WHAT TO PRODUCE -
Print the data exactly, leaving nothing out.

[Records that describe objects]
______________________________
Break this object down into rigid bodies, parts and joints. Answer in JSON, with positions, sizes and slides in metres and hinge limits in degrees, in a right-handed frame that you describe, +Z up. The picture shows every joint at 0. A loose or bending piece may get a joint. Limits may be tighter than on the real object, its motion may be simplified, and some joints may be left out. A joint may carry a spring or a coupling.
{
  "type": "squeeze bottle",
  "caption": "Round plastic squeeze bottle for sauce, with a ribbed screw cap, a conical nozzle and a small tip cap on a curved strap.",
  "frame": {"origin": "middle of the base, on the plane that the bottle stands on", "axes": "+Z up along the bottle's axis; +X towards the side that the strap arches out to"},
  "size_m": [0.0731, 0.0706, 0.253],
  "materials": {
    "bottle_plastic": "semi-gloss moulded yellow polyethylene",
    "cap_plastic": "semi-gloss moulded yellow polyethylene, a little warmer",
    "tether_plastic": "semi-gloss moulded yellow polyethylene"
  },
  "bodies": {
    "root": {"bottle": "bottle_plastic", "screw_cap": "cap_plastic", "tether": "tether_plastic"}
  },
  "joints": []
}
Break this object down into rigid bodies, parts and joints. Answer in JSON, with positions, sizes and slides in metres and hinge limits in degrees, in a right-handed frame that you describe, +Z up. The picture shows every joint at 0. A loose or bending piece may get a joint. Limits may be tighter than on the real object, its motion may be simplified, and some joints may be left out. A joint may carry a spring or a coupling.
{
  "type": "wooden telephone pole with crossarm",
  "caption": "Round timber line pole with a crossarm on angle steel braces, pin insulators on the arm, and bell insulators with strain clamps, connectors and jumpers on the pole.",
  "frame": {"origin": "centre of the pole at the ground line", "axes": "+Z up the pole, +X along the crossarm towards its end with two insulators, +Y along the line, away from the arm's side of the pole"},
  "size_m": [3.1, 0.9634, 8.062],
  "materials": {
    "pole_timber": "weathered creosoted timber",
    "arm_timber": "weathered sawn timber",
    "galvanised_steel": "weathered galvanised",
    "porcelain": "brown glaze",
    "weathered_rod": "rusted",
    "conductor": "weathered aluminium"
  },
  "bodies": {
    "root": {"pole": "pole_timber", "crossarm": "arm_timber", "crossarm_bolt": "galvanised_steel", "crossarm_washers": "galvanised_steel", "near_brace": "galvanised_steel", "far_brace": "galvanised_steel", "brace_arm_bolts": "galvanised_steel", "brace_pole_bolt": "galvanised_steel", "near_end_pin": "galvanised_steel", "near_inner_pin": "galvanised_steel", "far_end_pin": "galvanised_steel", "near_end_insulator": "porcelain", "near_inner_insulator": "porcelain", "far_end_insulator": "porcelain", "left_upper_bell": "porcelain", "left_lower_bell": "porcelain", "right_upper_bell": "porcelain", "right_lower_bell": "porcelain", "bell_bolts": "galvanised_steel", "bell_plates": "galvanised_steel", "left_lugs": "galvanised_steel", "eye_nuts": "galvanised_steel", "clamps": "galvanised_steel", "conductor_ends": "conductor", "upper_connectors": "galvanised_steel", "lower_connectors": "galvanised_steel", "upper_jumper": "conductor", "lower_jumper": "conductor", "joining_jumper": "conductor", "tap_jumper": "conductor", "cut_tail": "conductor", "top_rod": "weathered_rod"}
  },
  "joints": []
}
______________________________
ANSWER TO THE PROBLEM -
Break this object down into rigid bodies, parts and joints. Answer in JSON, with positions, sizes and slides in metres and hinge limits in degrees, in a right-handed frame that you describe, +Z up. The picture shows every joint at 0. A loose or bending piece may get a joint. Limits may be tighter than on the real object, its motion may be simplified, and some joints may be left out. A joint may carry a spring or a coupling.
{
  "type": "squeeze bottle",
  "caption": "Round plastic squeeze bottle for sauce, with a ribbed screw cap, a conical nozzle and a small tip cap on a curved strap.",
  "frame": {"origin": "middle of the base, on the plane that the bottle stands on", "axes": "+Z up along the bottle's axis; +X towards the side that the strap arches out to"},
  "size_m": [0.0731, 0.0706, 0.253],
  "materials": {
    "bottle_plastic": "semi-gloss moulded yellow polyethylene",
    "cap_plastic": "semi-gloss moulded yellow polyethylene, a little warmer",
    "tether_plastic": "semi-gloss moulded yellow polyethylene"
  },
  "bodies": {
    "root": {"bottle": "bottle_plastic", "screw_cap": "cap_plastic", "tether": "tether_plastic"}
  },
  "joints": []
}
Break this object down into rigid bodies, parts and joints. Answer in JSON, with positions, sizes and slides in metres and hinge limits in degrees, in a right-handed frame that you describe, +Z up. The picture shows every joint at 0. A loose or bending piece may get a joint. Limits may be tighter than on the real object, its motion may be simplified, and some joints may be left out. A joint may carry a spring or a coupling.
{
  "type": "wooden telephone pole with crossarm",
  "caption": "Round timber line pole with a crossarm on angle steel braces, pin insulators on the arm, and bell insulators with strain clamps, connectors and jumpers on the pole.",
  "frame": {"origin": "centre of the pole at the ground line", "axes": "+Z up the pole, +X along the crossarm towards its end with two insulators, +Y along the line, away from the arm's side of the pole"},
  "size_m": [3.1, 0.9634, 8.062],
  "materials": {
    "pole_timber": "weathered creosoted timber",
    "arm_timber": "weathered sawn timber",
    "galvanised_steel": "weathered galvanised",
    "porcelain": "brown glaze",
    "weathered_rod": "rusted",
    "conductor": "weathered aluminium"
  },
  "bodies": {
    "root": {"pole": "pole_timber", "crossarm": "arm_timber", "crossarm_bolt": "galvanised_steel", "crossarm_washers": "galvanised_steel", "near_brace": "galvanised_steel", "far_brace": "galvanised_steel", "brace_arm_bolts": "galvanised_steel", "brace_pole_bolt": "galvanised_steel", "near_end_pin": "galvanised_steel", "near_inner_pin": "galvanised_steel", "far_end_pin": "galvanised_steel", "near_end_insulator": "porcelain", "near_inner_insulator": "porcelain", "far_end_insulator": "porcelain", "left_upper_bell": "porcelain", "left_lower_bell": "porcelain", "right_upper_bell": "porcelain", "right_lower_bell": "porcelain", "bell_bolts": "galvanised_steel", "bell_plates": "galvanised_steel", "left_lugs": "galvanised_steel", "eye_nuts": "galvanised_steel", "clamps": "galvanised_steel", "conductor_ends": "conductor", "upper_connectors": "galvanised_steel", "lower_connectors": "galvanised_steel", "upper_jumper": "conductor", "lower_jumper": "conductor", "joining_jumper": "conductor", "tap_jumper": "conductor", "cut_tail": "conductor", "top_rod": "weathered_rod"}
  },
  "joints": []
}